Here’s how Graffiti works…

  • Take 4 to 5 pieces of large chart paper. The number of charts you need coincides with the number of table groups you have. (It’s best to have no more than 4 learners per group.)
  • Attach a one-word problem or short reading passage at the very top of each chart. Leave plenty of space below for students to show work.
  • Assign each group a chart paper. Each team answers the question or problem presented on the chart. They may use words, visuals, or graphs to explain their thinking process.
  • After about two minutes, the teacher prompts a rotation. The charts move from table to table until all groups have completed each task on the chart paper.

10. Play Headbands Test Review Game.

  • Put students into groups of 3 or 4.
  • One student from the group gently places a sticky note with an important concept written on it on his forehead. (This student shouldn’t see the word written on the Post-it.)
  • The other members of his group then give the student clues so that he can figure out the word.
  • After the student with the sticky note on his head guesses correctly, it’s another child’s turn. Continue until everyone has had a chance to be the recipient.

11. Do Multiple-Choice Movements.

Add movement to multiple-choice type review questions with this simple, yet fun game.

After you ask a review question or give a statement to complete, students respond by completing an action.

For example, answer choice…

A = Position hands above your head in a pyramid formation.
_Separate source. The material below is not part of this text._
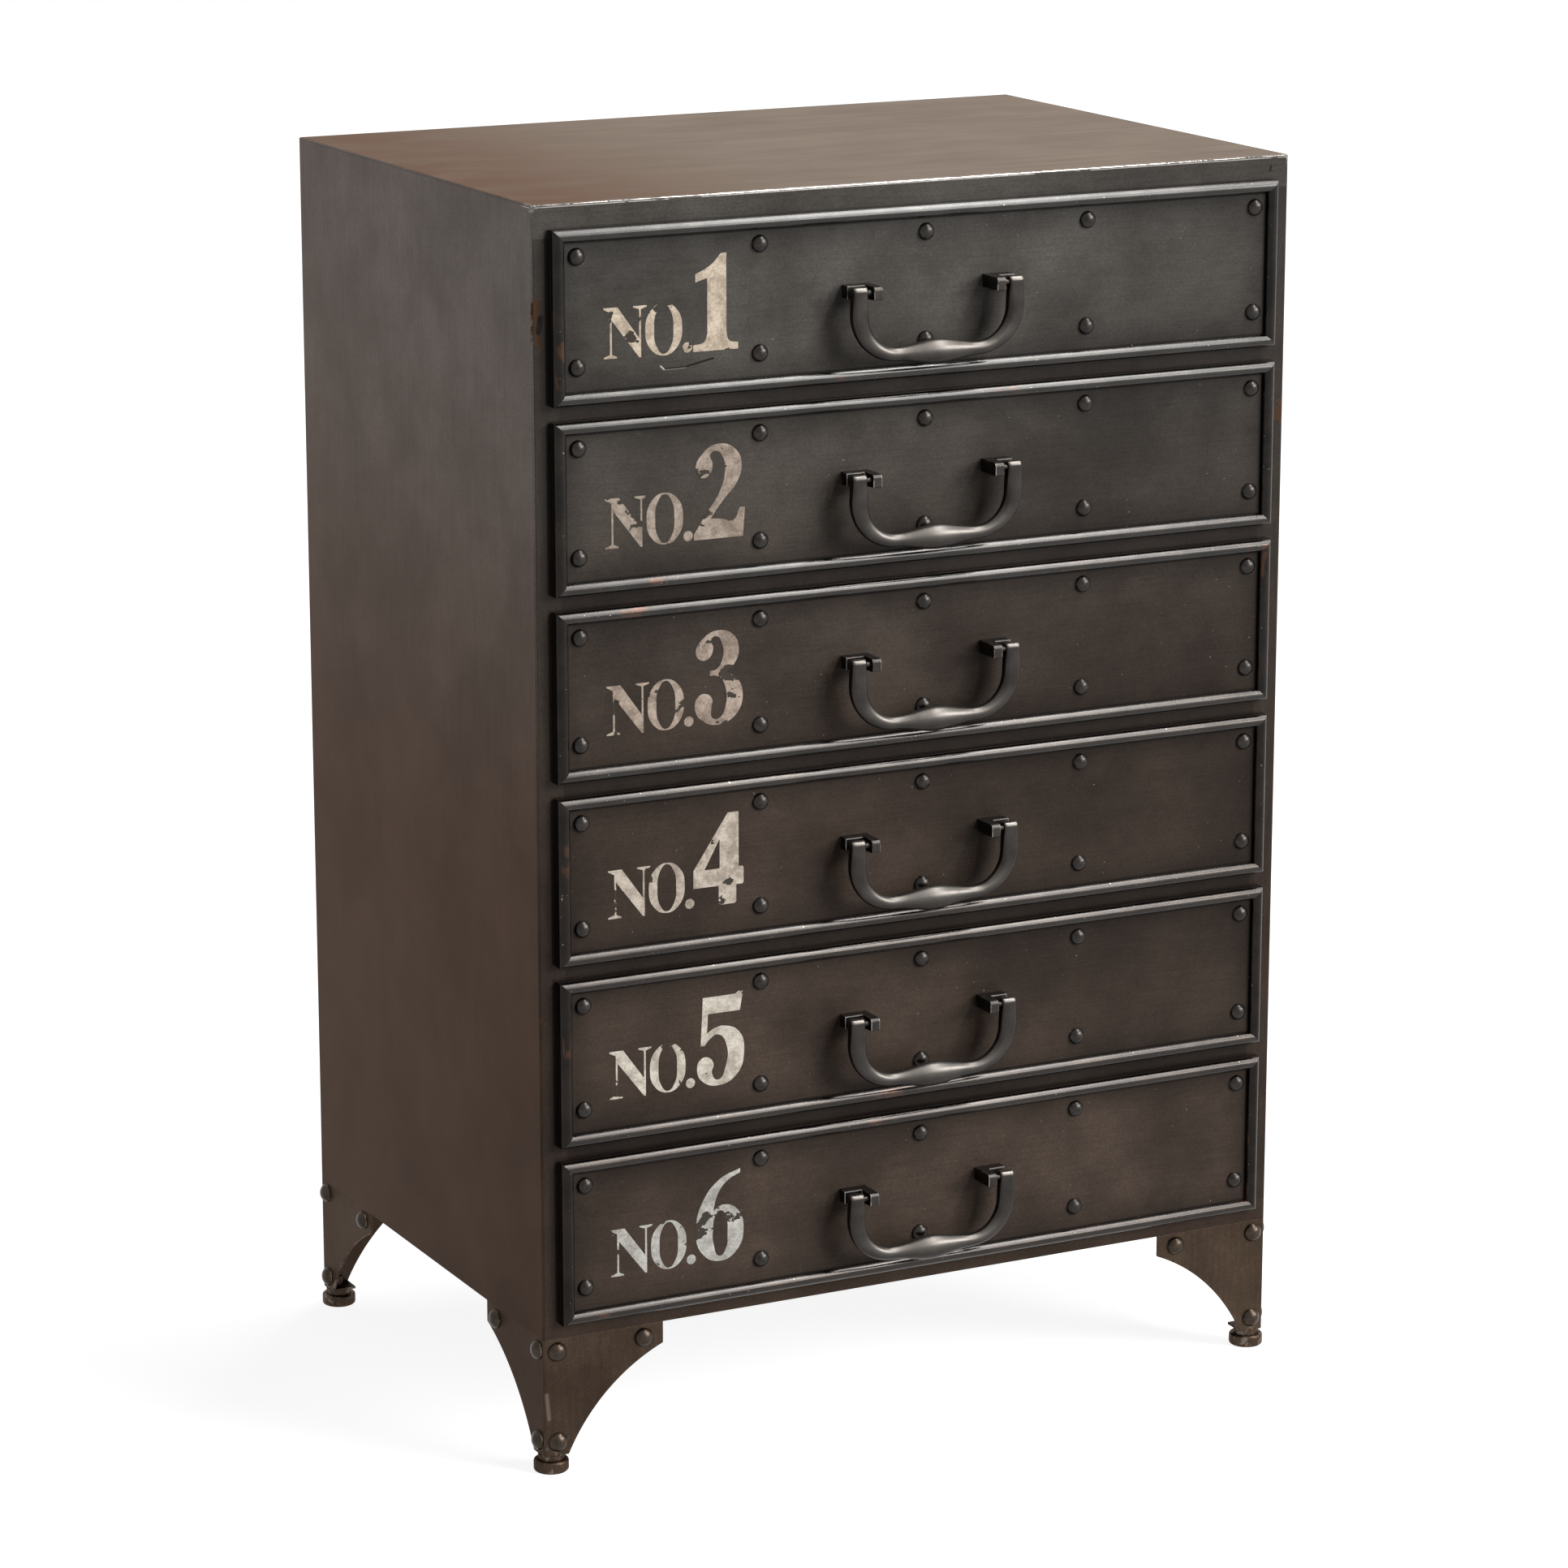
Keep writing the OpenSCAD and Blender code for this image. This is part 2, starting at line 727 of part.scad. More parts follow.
module bail_bar() {
    count = len(bail_rings);
    points = [for (g = bail_rings) for (p = ring_points(g)) p];
    sides = [
        for (k = [0 : count - 2]) for (i = [0 : bar_sections - 1]) let (
            j = (i + 1) % bar_sections,
            a = k * bar_sections,
            b = a + bar_sections
        ) [a + i, a + j, b + j, b + i]
    ];
    first_end = [for (i = [bar_sections - 1 : -1 : 0]) i];
    last_end = [for (i = [0 : bar_sections - 1]) (count - 1) * bar_sections + i];
    polyhedron(points, concat(sides, [first_end, last_end]));
}

module drawer_handle(n) {
    color("#5f5c58")
        translate([0, pivot_y, pivot_z(n)])
            difference() {
                union() {
                    bail_bar();
                    cylinder_x(arm_in, arm_in + arm_w, 0, 0, eye_d / 2);
                    cylinder_x(-arm_in - arm_w, -arm_in, 0, 0, eye_d / 2);
                }
                cylinder_x(arm_in - cut, arm_in + arm_w - eye_wall, 0, 0, pin_d / 2 + pin_clear);
                cylinder_x(eye_wall - arm_in - arm_w, cut - arm_in, 0, 0, pin_d / 2 + pin_clear);
            }
}

module drawer_piece(n, piece) {
    if (piece == "tray") drawer_tray(n);
    if (piece == "front") drawer_front(n);
    if (piece == "bead") drawer_bead(n);
    if (piece == "rivets") drawer_rivets(n);
    if (piece == "brackets") drawer_brackets(n);
    if (piece == "pins") drawer_pins(n);
    if (piece == "handle") drawer_handle(n);
}

placed() top_panel();
placed() left_side_panel();
placed() right_side_panel();
placed() back_panel();
placed() bottom_panel();
placed() front_rails();
placed() left_runners();
placed() right_runners();
placed() drawer_guides();
placed() leg_at(0, 0);  // front_left_leg
placed() leg_at(1, 0);  // front_right_leg
placed() leg_at(0, 1);  // back_left_leg
placed() leg_at(1, 1);  // back_right_leg
placed() leg_rivets();
placed() foot_at(0, 0);  // front_left_foot
placed() foot_at(1, 0);  // front_right_foot
placed() foot_at(0, 1);  // back_left_foot
placed() foot_at(1, 1);  // back_right_foot
for (n = [1 : drawer_count])
    for (piece = DRAWER_PIECES)
        placed() drawer_piece(n, piece);
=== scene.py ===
"""Six drawer sheet steel cabinet: its finishes, rubbed edges, cast handles and painted numbers."""
import json
import math

import bmesh
import bpy
from mathutils import Matrix, Vector


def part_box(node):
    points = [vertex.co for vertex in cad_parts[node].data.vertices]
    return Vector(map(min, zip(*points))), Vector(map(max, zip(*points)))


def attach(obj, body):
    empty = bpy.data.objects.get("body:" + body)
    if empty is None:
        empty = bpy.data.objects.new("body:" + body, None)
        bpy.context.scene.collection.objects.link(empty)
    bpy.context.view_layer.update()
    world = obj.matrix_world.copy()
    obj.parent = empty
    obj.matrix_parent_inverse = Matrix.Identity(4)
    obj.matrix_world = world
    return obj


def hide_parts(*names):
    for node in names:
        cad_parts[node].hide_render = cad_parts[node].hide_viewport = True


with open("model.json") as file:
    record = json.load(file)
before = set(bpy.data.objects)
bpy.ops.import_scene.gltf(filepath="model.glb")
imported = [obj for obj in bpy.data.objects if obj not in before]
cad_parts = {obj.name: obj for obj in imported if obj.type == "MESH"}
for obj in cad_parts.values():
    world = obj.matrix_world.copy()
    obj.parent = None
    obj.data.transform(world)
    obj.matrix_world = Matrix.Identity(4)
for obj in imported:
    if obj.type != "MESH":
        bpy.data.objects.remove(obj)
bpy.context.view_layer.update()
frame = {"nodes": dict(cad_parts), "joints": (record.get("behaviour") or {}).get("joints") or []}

MM = 0.001
DRAWERS = range(1, 7)
LOWEST = DRAWERS[-1]

# ---- Places, read from the frame ----

case_low = Vector((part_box("left_side_panel")[0].x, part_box("top_panel")[0].y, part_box("bottom_panel")[0].z))
case_high = Vector((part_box("right_side_panel")[1].x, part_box("top_panel")[1].y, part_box("top_panel")[1].z))
front_boxes = {n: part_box(f"drawer_{n}_front") for n in DRAWERS}
front_low, front_high = front_boxes[1]
panel_y = front_low.y
front_h = front_high.z - front_low.z
drawer_pitch = front_high.z - front_boxes[2][1].z
pivots = {j["child"]: Vector(j["pos_m"]) for j in frame["joints"] if j["type"] == "hinge"}

# ---- Sizes of what is shaped here, in millimetres ----

BEAD_W = 9
EDGE_ROUNDING = 0.5
BORE_REACH = 2.5
RIVET_END, RIVET_PITCH, RIVET_DROP, RIVET_RISE = 18.5, 130, 19, 26
LEG_RIVET_DROP, LEG_RIVET_NEAR, LEG_RIVET_FAR, LEG_RIVET_RISE = 9.5, 10.5, 15.5, 10.5
TAIL_H, TAIL_OVER = 1.5, 2.0
WORN_RIM_H, WORN_RIM_SHARE = 0.6, 0.88
RIVET_SIDES = 28
PAINT_T = 0.12

# Each rivet: radius and height of its head, radius of its shank, and thickness of what it holds
FRONT_RIVET = (6.3, 4.4, 2.5, 1.8)
LEG_RIVET = (7.25, 5.0, 3.0, 2.0)

# The bail's middle line, its width, thickness and squareness from the arm down to the grip, and the
# height, width and thickness of the rings that round the arm's top over
BAIL_W, BAIL_DROP, BAIL_CORNER_R = 123.6, 44.8, 29.5
ARM, SHOULDER, NECK, GRIP = (11, 7, 6), (13, 8, 3.4), (9.8, 8.6, 2), (18.2, 14.5, 2)
ARM_TOP = ((4.1, 10, 1.4), (3.9, 10.6, 3.6), (3.2, 11, 5.4), (2.2, 11, 6.4), (0.8, 11, 7))
ARM_RINGS, BEND_RINGS, GRIP_RINGS = 6, 16, 14
BAIL_SIDES = 28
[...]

B = Put one hand on your forehand.

C = Lift arms to make a “V” position.

D = Place hands behind back.

Choose whichever movements work best for you and your students.

Final Thoughts

Motivate your students to get into test mode using these exciting test review games.

Whether you have one week or one month to prepare, these games will complement the teaching and learning process well.

So include a few of these engaging activities in your lesson plans this week.